After Hickox's sudden death in late 2008, the board reviewed its management structure, reintroducing the role of a full-time artistic director to work with the chief executive and conductor.
Terracini says that opera once drove innovation on stage and he wants it to reclaim some of that creative ground.
He recently launched Opera on Sydney Harbour, which will debut in March, with an $11.5 million production of La Traviata on a floating stage off Mrs Macquarie's Point.
Meshe Kizart to perform Mimi |
The harbour launch featured holograms and the company is exploring the potential of what Terracini calls ''hologramatic'' sound, which promises a richer, more immersive aural experience.
Opera Australia has followed the New York Metropolitan Opera's lead with high-definition filming of its productions, making opera accessible for the price of a movie ticket. Next year, there will be discount tickets to shows for children and family groups.
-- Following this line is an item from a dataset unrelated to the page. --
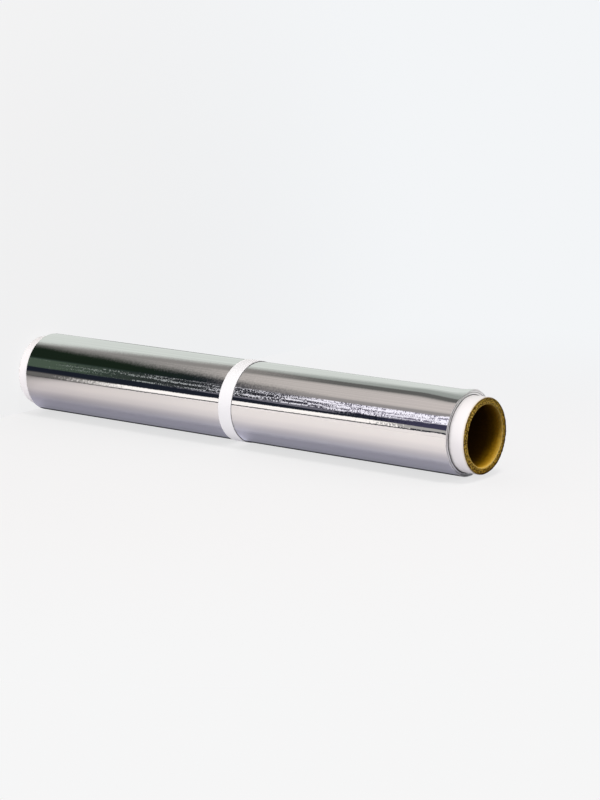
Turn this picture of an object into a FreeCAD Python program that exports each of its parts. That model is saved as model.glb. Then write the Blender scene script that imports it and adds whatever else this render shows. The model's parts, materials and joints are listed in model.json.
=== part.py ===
import FreeCAD, Part
import math
import os

# Kitchen foil roll: aluminium foil wound on a thick board tube with a white face, held by a paper band.
# Lengths are in millimetres and angles in degrees, anticlockwise about +Z from +X.
# The roll stands on one end. +Z runs along its axis, and the origin is where that axis
# meets the lower end of the tube.

# Board tube
bore_radius = 16.9            # the open bore, where a holder's rod or end cap goes in
board_thickness = 3.5         # brown board of the wall, without its white face
rim_bevel = 0.4               # worn inner edge of each sawn rim
lower_overhang = 8.8          # tube that stands out below the foil
upper_overhang = 9.3          # tube that stands out above the foil

# White face of the tube: the last ply, glued round the board
face_thickness = 0.3
face_setback = 0.3            # how far the saw's burr leaves its cut edge from the rim

# Wound foil
foil_width = 300.0            # width of the foil, so the length of its winding
foil_build = 2.45             # radial thickness of all the turns together
winding_clearance = 0.05      # between the white face and the first turn
free_edge_step = 0.12         # step where the outermost turn ends
free_edge_angle = 225.0       # where round the roll that step runs

# Turns that show on both ends of the winding
end_turns = 4                 # turns of the furrow between layers that wandered
furrow_width = 0.2
furrow_depth = 0.35
end_land = 0.25               # plain turns left inside the first and outside the last furrow
upper_furrow_angle = 40.0     # where the furrow starts on the upper end
lower_furrow_angle = 160.0    # and on the lower one

# Paper band round the middle of the roll
band_width = 9.0
band_thickness = 0.15
band_clearance = 0.04         # between the outermost turn and the band
band_height = 151.5           # from the lower end of the foil to the band's middle
band_lap_angle = 252.0        # middle of the glued lap
band_lap_length = 12.0        # along the outside of the band

tube_length = lower_overhang + foil_width + upper_overhang
board_radius = bore_radius + board_thickness
face_radius = board_radius + face_thickness
foil_inner_radius = face_radius + winding_clearance
foil_outer_radius = foil_inner_radius + foil_build
band_inner_radius = foil_outer_radius + band_clearance
band_outer_radius = band_inner_radius + band_thickness
foil_bottom = lower_overhang
foil_top = foil_bottom + foil_width
end_pitch = (foil_build - free_edge_step - 2 * end_land - furrow_width) / end_turns

up = FreeCAD.Vector(0, 0, 1)
origin = FreeCAD.Vector(0, 0, 0)


def point(x, y, z=0.0):
    return FreeCAD.Vector(x, y, z)


def ring(inner_radius, outer_radius, bottom, height):
    """A plain hollow cylinder on the roll's axis."""
    outside = Part.makeCylinder(outer_radius, height, point(0, 0, bottom), up)
    inside = Part.makeCylinder(inner_radius, height, point(0, 0, bottom), up)
    return outside.cut(inside)


def spiral_arcs(start_radius, pitch, turns):
    """A four-centre spiral: quarter arcs about the corners of a small square, each with a radius a
    quarter of the pitch longer than the last, so that they meet with a common tangent."""
    growth = pitch / 4
    corners = [(-1, 1), (-1, -1), (1, -1), (1, 1)]
    arcs = []
    for quarter in range(4 * turns):
        corner_x, corner_y = corners[quarter % 4]
        centre = point(corner_x * growth / 2, corner_y * growth / 2)
        radius = start_radius + growth / 2 + quarter * growth
        first = math.radians(90 * quarter)
        circle = Part.Circle(centre, up, radius)
        arcs.append(Part.Arc(circle, first, first + math.pi / 2).toShape())
    return arcs


def arc_ends(arcs):
    """The first and the last point of a run of arcs."""
    return arcs[0].firstVertex().Point, arcs[-1].lastVertex().Point


def turned(shape, angle):
    """A copy of the shape, turned about the roll's axis."""
    copy = shape.copy()
    copy.rotate(origin, up, angle)
    return copy


def outermost_turn():
    """The outline of the winding from outside: one turn that ends in a small step over its own start."""
    arcs = spiral_arcs(foil_outer_radius - free_edge_step, free_edge_step, 1)
    start, end = arc_ends(arcs)
    step = Part.LineSegment(end, start).toShape()
    outline = Part.Face(Part.Wire(arcs + [step]))
    return turned(outline, free_edge_angle)


def furrow(angle):
    """The furrow between turns on one end: a strip of even width that winds from the tube outwards."""
    near_side = spiral_arcs(foil_inner_radius + end_land, end_pitch, end_turns)
    far_side = spiral_arcs(foil_inner_radius + end_land + furrow_width, end_pitch, end_turns)
    near_start, near_end = arc_ends(near_side)
    far_start, far_end = arc_ends(far_side)
    mouth = Part.LineSegment(near_start, far_start).toShape()
    tail = Part.LineSegment(near_end, far_end).toShape()
    edges = Part.sortEdges(near_side + [tail] + far_side + [mouth])[0]
    return turned(Part.Face(Part.Wire(edges)), angle)


def make_core_tube():
    """Brown board, wound and glued into a thick wall, then sawn to length."""
    rim_radius = bore_radius + rim_bevel
    corners = [
        point(board_radius, 0, 0),
        point(board_radius, 0, tube_length),
        point(rim_radius, 0, tube_length),
        point(bore_radius, 0, tube_length - rim_bevel),
        point(bore_radius, 0, rim_bevel),
        point(rim_radius, 0, 0),
        point(board_radius, 0, 0),
    ]
    return Part.Face(Part.makePolygon(corners)).revolve(origin, up, 360)


def make_tube_white_face():
    """The tube's outermost ply of white paper, which shows on both overhangs."""
    return ring(board_radius, face_radius, face_setback, tube_length - 2 * face_setback)


def make_foil_roll():
    """All the turns of foil as one solid: the outermost turn's step runs down the outside,
    and the turns show as a spiral furrow on each end."""
    winding = outermost_turn().extrude(point(0, 0, foil_width))
    winding.translate(point(0, 0, foil_bottom))
    hole = Part.makeCylinder(foil_inner_radius, foil_width, point(0, 0, foil_bottom), up)
    winding = winding.cut(hole)
    lower = furrow(lower_furrow_angle).extrude(point(0, 0, furrow_depth))
    lower.translate(point(0, 0, foil_bottom))
    upper = furrow(upper_furrow_angle).extrude(point(0, 0, furrow_depth))
    upper.translate(point(0, 0, foil_top - furrow_depth))
    return winding.cut(lower).cut(upper)


def make_paper_band():
    """A strip of paper drawn round the roll, with its end glued over its start."""
    bottom = foil_bottom + band_height - band_width / 2
    strip = ring(band_inner_radius, band_outer_radius, bottom, band_width)
    lap_span = math.degrees(band_lap_length / band_outer_radius)
    lap_ring = ring(band_outer_radius, band_outer_radius + band_thickness, bottom, band_width)
    reach = 2 * band_outer_radius
    first = math.radians(band_lap_angle - lap_span / 2)
    last = math.radians(band_lap_angle + lap_span / 2)
    corners = [
        point(0, 0, bottom),
        point(reach * math.cos(first), reach * math.sin(first), bottom),
        point(reach * math.cos(last), reach * math.sin(last), bottom),
        point(0, 0, bottom),
    ]
    sector = Part.Face(Part.makePolygon(corners)).extrude(point(0, 0, band_width))
    return strip.fuse(lap_ring.common(sector))


def save(name, shape):
    """Checks one piece and writes it to its file."""
    if len(shape.Solids) != 1 or not shape.isValid():
        raise ValueError(f"{name} is not one sound solid")
    solid = shape.Solids[0]
    solid.exportStep(f"parts/{name}.step")
    box = solid.BoundBox
    print(f"{name}: volume {solid.Volume:.0f} mm3, from z {box.ZMin:.2f} to {box.ZMax:.2f}, "
          f"{box.XLength:.2f} by {box.YLength:.2f} across, {len(solid.Faces)} faces")


os.makedirs("parts", exist_ok=True)
save("core_tube", make_core_tube())
save("tube_white_face", make_tube_white_face())
save("foil_roll", make_foil_roll())
save("paper_band", make_paper_band())
print(f"tube {tube_length:.1f} long, foil {2 * foil_outer_radius:.1f} across, furrow pitch {end_pitch:.3f}")
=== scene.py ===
# %% [markdown]
# A roll of kitchen foil, dressed for its picture. The roll is four things: a thick tube of brown
# board, a ply of white paper glued round it, many turns of aluminium foil, and a strip of paper that
# holds them. Each one meets light in its own way, so each gets its own mesh and its own finish.
# The frame holds the real sizes, and everything below is measured from it.

import json
import math
import random

import bmesh
import bpy
from mathutils import Matrix, Vector, noise


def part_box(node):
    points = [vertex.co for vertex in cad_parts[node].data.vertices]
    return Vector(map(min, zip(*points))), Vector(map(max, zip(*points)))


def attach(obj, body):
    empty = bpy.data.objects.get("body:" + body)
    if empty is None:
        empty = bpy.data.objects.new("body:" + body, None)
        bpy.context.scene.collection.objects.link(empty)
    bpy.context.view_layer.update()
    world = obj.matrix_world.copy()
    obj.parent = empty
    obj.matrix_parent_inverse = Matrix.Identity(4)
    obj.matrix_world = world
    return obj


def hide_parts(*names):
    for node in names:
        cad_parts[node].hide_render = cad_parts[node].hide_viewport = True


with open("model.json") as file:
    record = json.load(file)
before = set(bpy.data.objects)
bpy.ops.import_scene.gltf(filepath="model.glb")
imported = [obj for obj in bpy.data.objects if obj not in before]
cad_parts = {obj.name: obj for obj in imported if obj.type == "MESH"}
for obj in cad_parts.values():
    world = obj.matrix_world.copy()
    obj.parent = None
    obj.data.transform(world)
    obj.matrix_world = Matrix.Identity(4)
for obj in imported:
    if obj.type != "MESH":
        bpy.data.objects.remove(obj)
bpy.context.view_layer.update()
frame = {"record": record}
MM = 0.001

# %% [markdown]
# The roll stands on its lower rim with its axis along Z, so a radius is half of a node's box and a
# height is a Z. The bore's radius is the one size that no box shows, so it comes from the record's
# mount, where a stranger would look for it too.

# %% Read the roll's sizes
WINDING_CLEARANCE = 0.05 * MM
mounts = {mount["name"]: mount for mount in frame["record"]["mounts"]}
bore_radius = mounts["bore"]["dims"]["r_mm"] * MM
board_low, board_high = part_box("core_tube")
face_low, face_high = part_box("tube_white_face")
foil_low, foil_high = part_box("foil_roll")
band_low, band_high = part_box("paper_band")
board_radius = board_high.x
face_radius = face_high.x
foil_inner_radius = face_radius + WINDING_CLEARANCE
foil_radius = foil_high.x
band_radius = band_high.x
tube_height = board_high.z
foil_middle = Vector((0, 0, (foil_low.z + foil_high.z) / 2))
print(f"tube {tube_height / MM:.1f} mm tall, foil {2 * foil_radius / MM:.1f} mm across")

# %% [markdown]
# In the picture the roll lies on a table, seen from a little above, with its open upper end turned
# towards the viewer. Here it stands, so the picture's own directions are written in the roll's frame:
# the table becomes an upright sheet beside the roll, `above` points away from that sheet, and
# `towards` points along the sheet to the viewer's side. The camera is then placed by two plain
# angles, and rolled with its picture, which is how a photographer would tilt the set.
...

The opera company has embraced social networking and last month it joined forces with Sydney creative ensemble Polyartistry to present Polyopera, three mini-opera films with a modern twist. Don Giovanni got a rap makeover and Lakme received tabla and sitar treatment.
Terracini, who grew up on Sydney's northern beaches - ''I was the only wog surfer at Long Reef, Dee Why and Freshwater'' - acknowledges the challenge. (While he was ridiculed for his Italian-sounding surname at school, he is a fourth-generation Australian who only visited Italy for the first time aged 30.)
In an effort to build stronger ties with western Sydney, a new community choirs program will teach opera to singers from the suburbs. If all goes to plan, they will then come together to present a free concert at the Opera House.
''If they like it and want to continue to participate, that's fantastic.'' Terracini says. ''I don't want to be evangelical about this. I grew up in the Salvation Army, so I know all that stuff backwards, but I do think it's important for as many people as possible to have as many artistic and cultural experiences as possible and they make their own choices.''
Out of this cross-pollination with different cultures and music styles, Terracini hopes a new Australian aesthetic will emerge, one where local identity is paramount, an irreverent sense of humour is prized and the opera that comes out of Europe or the US is not automatically viewed as superior.
''I've been to operas in Europe that had shit acting, shit singing and were shit productions,'' he says. ''Opera Australia performances are of a much higher standard than a lot of those supposedly important opera houses.''
He believes Australia's outdoor lifestyle makes our performers more gregarious and less inhibited. If those qualities can be amplified on an operatic stage, he hopes the results will appeal to audiences overseas, too.
He cites last year's production of Bliss, directed by Neil Armfield, and Gale Edwards' production of Puccini's La Boheme, about to open in Sydney after a successful Melbourne run, as examples of what this Australian style might be.
Terracini breaks into song describing a scene in La Boheme where four male characters embrace. ''Eh buona sera,'' he booms, arms outstretched. ''It's as though they're in a rugby scrum. You feel that warmth coming from the stage.''
The rugby reference is apt. His conversation is filled with sporting references and he once invited premiership-winning rugby league coach Wayne Bennett to give a pep talk to the Queensland Orchestra.
He has praised AFL boss Andrew Demetriou's efforts to expand the game into western Sydney and wants opera audiences to look more like ''the crowd at Bulldogs rugby league matches and less like the Australian cricket team''.
Racial diversity is encouraged on stage, too. In La Boheme, the striking African-American soprano, Takesha Meshe Kizart , stars as Mimi opposite South Korean tenor Ji-Min Park's Rodolfo.